Looking back I can see that although neither of us needed these little wars, I can see no escape from them. This was just the way it had to be under these circumstances. The only other thing I could have done would have been to admit all wrong and pay all her bills, just like she wanted me to so she could go out and party all night long without any consequences. What addict/alcoholic wouldnt want this? And being a self-righteous co-dependant I was not going to give in one bit.
After a few years of this the new game was to bring him over to my house at 8:00 a.m. and tell me I had to take care of him because she couldn't and after all he was my responsibility too. How could I argue with that? So I found daycare, got him to a doctor (still sick) and rearranged my schedule to accomodate my suddenly new lifestyle. Of course a week or two later I would get a phone call demanding more assistance with the threat of taking him back if I didnt comply. Needless to say she came and got him the next day. 4-6 weeks later we would play this out again, and finally the third time I realized this was a new and twisted game and changed the rules by refusing to give him back and I took her to court for full custody. Although I got a lot of heat from her and her family, this went over a little better than I expected and I suspect that this was what she was hunting for all along. Sure she had to blame me for it, but how else could she save face?
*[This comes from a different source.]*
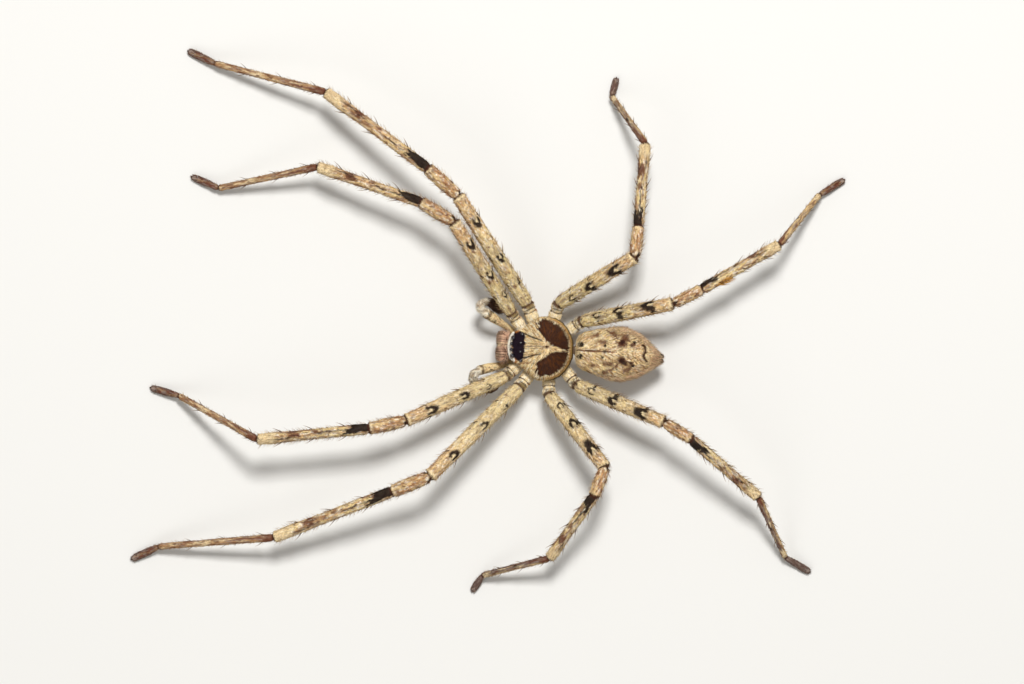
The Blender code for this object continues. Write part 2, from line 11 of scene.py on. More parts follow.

Soon, after having my son with me longer than a couple of weeks we started having problems. The public seemed to want my son to behave with a little more constraint than we were used to at home. At home he could play all day and what little boy doesn't, right? In public he had to sit still for a few minutes or be quiet or basically not climb around so much. Surely my wife didn't teach him any manners or work with him at all, so naturally she got all the blame. Hmmmm, sounds vaguely familiar, except the roles are now reversed.
Looking back these were the arguments that didn't need to be fought. Our son was the way he was, not because we were awful parents. We were merely basically skilled parents, with a high needs child. We were in over our heads and the easiest way to bail out a sinking boat is to pass the bucket to the other person.
Three years and 2 daycares, 3 preschools and 2 kindergartens later I was picking him up from school early a couple of times a week. He was not doing any better in elementary school than he did in a more casual setting like preschool. Still hitting people, pushing people, swearing like a marine, "whapping" other kids with sticks, throwing rocks at cars, hiding under desks, and running into the street whenever the urge hits him. Something had to change, and that something had to be me.